Needs & Products: Two models were developed for ATLSS. The first was a periphyton model, constructed in order to understand the interactive relationship between periphyton and phosphorus dynamics. The understanding is critical for identification of the phosphorus threshold of ecological imbalance, the design of the periphyton based storm-water treatment areas, the design of dosing studies, and the design of a phosphorus reduction plan. The second was a lower-trophic-level model designed to link hydrological conditions and nutrient supply to the upper trophic levels studied by the ATLSS Program. This model incorporates the periphyton model. In addition to periphyton, the lower trophic levels comprise of five other functional groups: macrophytes, detritus, herbivores, detritivores, and predators. All of the consumers here are aquatic micro- and mesofauna. The lower-trophic-level model synthesizes information and describes dynamics of the trophic interactions. The trophic structure of lower trophic levels can serve as a specific performance measure.

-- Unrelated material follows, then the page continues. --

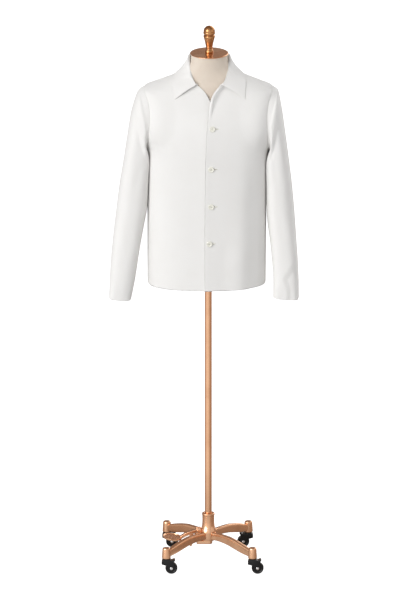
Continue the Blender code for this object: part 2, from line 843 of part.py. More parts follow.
def wheel(name, place, way):
    # A tyre with rounded shoulders on a hub, bored for the axle. Its lowest facet is level.
    bore = axle_radius + axle_clearance
    half = wheel_width / 2
    profile = [
        (bore, -half),
        (bore, half),
        (6.5, half),
        (7.5, half - 1.2),
        (13.5, half - 1.2),
        (16.5, half),
        (wheel_radius, half - 2),
        (wheel_radius, 2 - half),
        (16.5, -half),
        (13.5, 1.2 - half),
        (7.5, 1.2 - half),
        (6.5, -half),
    ]
    count = 16
    # the facets' flats, not their corners, touch the floor
    corner = wheel_radius / math.cos(math.pi / count)
    points = []
    for radius, along in profile:
        radius = corner if radius == wheel_radius else radius
        for k in range(count):
            turn = 2 * math.pi * (k + 0.5) / count
            points.append((radius * math.sin(turn), along, -radius * math.cos(turn)))
    rows = len(profile)
    faces = grid_faces(count, rows, closed=True)
    faces += [[(rows - 1) * count + k, (rows - 1) * count + (k + 1) % count, (k + 1) % count, k] for k in range(count)]
    piece = add_mesh(name, points, faces, materials["tyre"])
    piece.location = ((place[0] + way * caster_trail) / 1000, place[1] / 1000, wheel_radius / 1000)
    return piece


def pedal_bracket():
    # Two ears and a pin at the hub's side, on a flat plate bolted under the hub.
    x, y, z = pedal_pivot
    ear = [(-38, 96), (-38, 104), (-34, 107), (-23.4, 107), (-23.4, 88), (-33, 90)]
    ears = [prism(f"pedal_ear_{n}", ear, low, low + 4, materials["rose_brass"]) for n, low in (("front", -10.5), ("back", 6.5))]
    pin = prism(
        "pedal_pin",
        [(x + 3 * math.cos(a), z + 3 * math.sin(a)) for a in (2 * math.pi * k / 12 for k in range(12))],
        -12,
        12,
        materials["rose_brass"],
    )
    joined(ears[0], pin)
    joined(ears[0], ears[1])
    ears[0].name = "pedal_bracket"
    return ears[0]


def underside_plate():
    # The flat bar bolted under the hub.
    outline = [(-37, -11), (-33, -15), (6, -15), (11, -10), (13, 0), (11, 10), (6, 15), (-33, 15), (-37, 11)]
    return bevelled(prism("underside_plate", outline, 56, 66.7, materials["rose_brass"], across="z"), 1.5, 1)


def pedal():
    # A knuckle on the pin, a flat arm down to the side, and a pierced oval foot plate with a raised rim.
    x, y, z = pedal_pivot
    knuckle = [(x + 6.2 * math.cos(a), z + 6.2 * math.sin(a)) for a in (2 * math.pi * k / 16 for k in range(16))]
    piece = prism("pedal", knuckle, -6, 6, materials["rose_brass"])
    arm = prism(
        "pedal_arm",
        [(x - 1, z + 4), (x - 4, z - 5.5), (-84, 72.5), (-88, 74.5), (-88, 79), (-84, 80)],
        -6,
        6,
        materials["rose_brass"],
    )
    stop = prism(
        "pedal_stop", [(-46, 88), (-60, 84), (-60, 52), (-55, 45), (-50, 52)], -4, 4, materials["rose_brass"]
    )
    plate_x, plate_z = -113.0, 76.0
    oval = [(30 * math.cos(a), 34 * math.sin(a)) for a in (2 * math.pi * k / 28 for k in range(28))]
    plate = chain(
        "pedal_plate",
        [[(plate_x + s * px, s * py, plate_z + h) for px, py in oval] for s, h in ((0.96, -4), (1, -2.5), (1, 3), (0.9, 3), (0.88, 0.5))],
        materials["rose_brass"],
    )
    hole = prism(
        "pedal_bore",
        [(x + 3.3 * math.cos(a), z + 3.3 * math.sin(a)) for a in (2 * math.pi * k / 12 for k in range(12))],
        -13,
        13,
        materials["rose_brass"],
    )
    joined(piece, arm)
    joined(piece, stop)
    joined(piece, plate)
    joined(piece, hole, "DIFFERENCE")
    return piece


# ---------------------------------------------------------------- the whole object
for old in list(bpy.data.objects):
    bpy.data.objects.remove(old)

stand_axis = bpy.data.objects.new("stand_axis", None)
bpy.context.scene.collection.objects.link(stand_axis)
stand_axis.location.x = pole_from_origin / 1000

materials = {
    "cloth": finish("cloth", (0.87, 0.86, 0.84), 0.85),
    "button": finish("button", (0.80, 0.79, 0.70), 0.3),
    "linen": finish("linen", (0.69, 0.62, 0.53), 0.85),
    "rose_brass": finish("rose_brass", (0.72, 0.47, 0.31), 0.3, 1.0),
    "caster": finish("caster", (0.03, 0.03, 0.032), 0.4),
    "tyre": finish("tyre", (0.04, 0.04, 0.04), 0.6),
}

front_panel("front_left", 1)
front_panel("front_right", -1)
back_panel("back")
collar_panel("collar")
sleeve("sleeve_left", 1)
sleeve("sleeve_right", -1)
for number in (1, 2, 3, 4):
    button(number)
dress_form()
neck_cap()
finial()
pole()
hub()
underside_plate()
pedal_bracket()
pedal()
for corner_name, (place, trail_way) in casters.items():
    leg("leg_" + corner_name, place)
    swivel("swivel_" + corner_name, place, trail_way)
    wheel("wheel_" + corner_name, place, trail_way)
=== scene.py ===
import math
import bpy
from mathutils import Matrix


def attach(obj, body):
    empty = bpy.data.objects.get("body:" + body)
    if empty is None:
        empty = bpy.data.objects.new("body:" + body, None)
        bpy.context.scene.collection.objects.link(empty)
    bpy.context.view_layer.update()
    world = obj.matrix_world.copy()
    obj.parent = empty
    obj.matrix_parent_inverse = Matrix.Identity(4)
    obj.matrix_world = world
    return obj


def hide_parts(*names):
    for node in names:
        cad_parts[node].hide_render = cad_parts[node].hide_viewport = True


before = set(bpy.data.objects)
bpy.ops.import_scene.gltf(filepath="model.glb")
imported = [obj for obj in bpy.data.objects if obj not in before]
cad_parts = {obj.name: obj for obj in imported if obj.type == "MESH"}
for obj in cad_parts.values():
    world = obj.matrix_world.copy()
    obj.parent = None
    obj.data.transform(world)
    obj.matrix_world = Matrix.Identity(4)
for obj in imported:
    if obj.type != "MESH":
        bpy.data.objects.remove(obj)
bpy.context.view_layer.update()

# A short cream blazer with a point collar and four buttons,
# on a limbless dress form with a wheeled copper stand.
# Lengths are millimetres from the pole's axis. makeMesh() turns them into metres in the frame's own place.
from types import SimpleNamespace

import bmesh
import bpy
import numpy as np
from mathutils import Matrix, Vector

poleFromOrigin = 13.5
cloth = 1.9
seam = 0.3
print("frame loaded:", len(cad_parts), "nodes")


# ---- smooth tables and small curves

def ease(low, high, value):
    t = np.clip((value - low) / (high - low), 0.0, 1.0)
    return t * t * (3 - 2 * t)


def hump(value, centre, width):
    return np.exp(-((2 * (value - centre) / width) ** 2))


def softMax(a, b, blend=3.0):
    return 0.5 * (a + b + np.sqrt((a - b) ** 2 + blend * blend))


def monotoneSlopes(keys, values):
    steps = np.diff(values) / np.diff(keys)
    slopes = np.concatenate([[steps[0]], (steps[:-1] + steps[1:]) / 2, [steps[-1]]])
    for k, step in enumerate(steps):
        if step == 0:
            slopes[k] = slopes[k + 1] = 0
            continue
        if k and steps[k - 1] * step < 0:
            slopes[k] = 0
        size = math.hypot(slopes[k], slopes[k + 1]) / abs(step)
        if size > 3:
            slopes[k] *= 3 / size
            slopes[k + 1] *= 3 / size
    return slopes


def splineParts(t):
    # the shares of the start, the end, the leaving slope and the arriving slope
    return (2 * t + 1) * (1 - t) ** 2, t * t * (3 - 2 * t), t * (1 - t) ** 2, t * t * (t - 1)


def smoothTable(columns, *rows):
    # returns a reader: reader(key).column, along a smooth curve that never overshoots the rows
    names = columns.split()
    values = np.array(rows, float)
    keys = values[:, 0]
    slopes = [monotoneSlopes(keys, column) for column in values.T]

    def read(key):
        key = np.clip(np.asarray(key, float), keys[0], keys[-1])
        k = np.clip(np.searchsorted(keys, key, side="right") - 1, 0, len(keys) - 2)
        width = keys[k + 1] - keys[k]
        low, high, leave, arrive = splineParts((key - keys[k]) / width)
        start, end = leave * width, arrive * width
        found = SimpleNamespace()
        for name, column, slope in zip(names, values.T, slopes):
            setattr(found, name,
                low * column[k] + high * column[k + 1] + start * slope[k] + end * slope[k + 1])
        return found

    return read


def unit(vectors):
    return vectors / np.maximum(np.linalg.norm(vectors, axis=-1, keepdims=True), 1e-12)


def nearPath(across, along, path):
    # distance to a line through points, the share of the way along it, and which side of it the point is on
    path = np.array(path, float)
    best = np.full(np.shape(across), 1e9)
    share, side = np.zeros(np.shape(across)), np.ones(np.shape(across))
    lengths = np.linalg.norm(np.diff(path, axis=0), axis=1)
    before, whole = 0.0, lengths.sum()
    for start, end, length in zip(path, path[1:], lengths):
        way = (end - start) / length
        du, dv = across - start[0], along - start[1]
        t = np.clip(du * way[0] + dv * way[1], 0, length)
        gap = np.hypot(du - t * way[0], dv - t * way[1])
        closer = gap < best
        best = np.where(closer, gap, best)
        share = np.where(closer, (before + t) / whole, share)
        side = np.where(closer, np.sign(way[0] * dv - way[1] * du + 1e-9), side)
        before += length
    return best, share, side


def fold(across, along, path, height, width, fadeIn=0.2, fadeOut=0.35, ridge=0.0):
    # a soft trough (height below 0) or ridge along a path, with a lower one of the other kind beside it
    gap, share, side = nearPath(across, along, path)
    ends = ease(-0.02, fadeIn, share) * (1 - ease(1 - fadeOut, 1.02, share)) if fadeOut else ease(-0.02,
        fadeIn, share)
    found = np.exp(-((2 * gap / width) ** 2))
    if ridge:
        found = found - abs(ridge) * np.exp(-((2 * (gap * side - np.sign(ridge) * 0.8 * width) / width) ** 2))
    return height * ends * found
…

Several major conclusions have derived from the lower trophic level model: 1) more than one steady state may exist, 2) changes to the system may not be reversible without hysteresis (that is, it may take a greater decrease in phosphorus to reverse the changes caused by the previous increase in phosphorus), 3) energy flowing up the detritivorous food chain may support higher level consumers that produce a trophic cascade in the grazing chain, 4) omnivory is common, and 5) phosphorus enrichment may lead to changes in the trophic structure of food web, 6) greatest variability in the trophic groups occurs for hydroperiods of intermediate length, and 7) nonlinearities in the interactions between trophic levels interact with the periodic hydrologic pulsing to create peaks in production of some consumers that have multi-year periods.
Application to Everglades Restoration: The lower trophic level model has been delivered to The University of Tennessee for incorporation into the ATLSS model for freshwater fish, ALFISH. ALFISH will be used in CERP evaluations.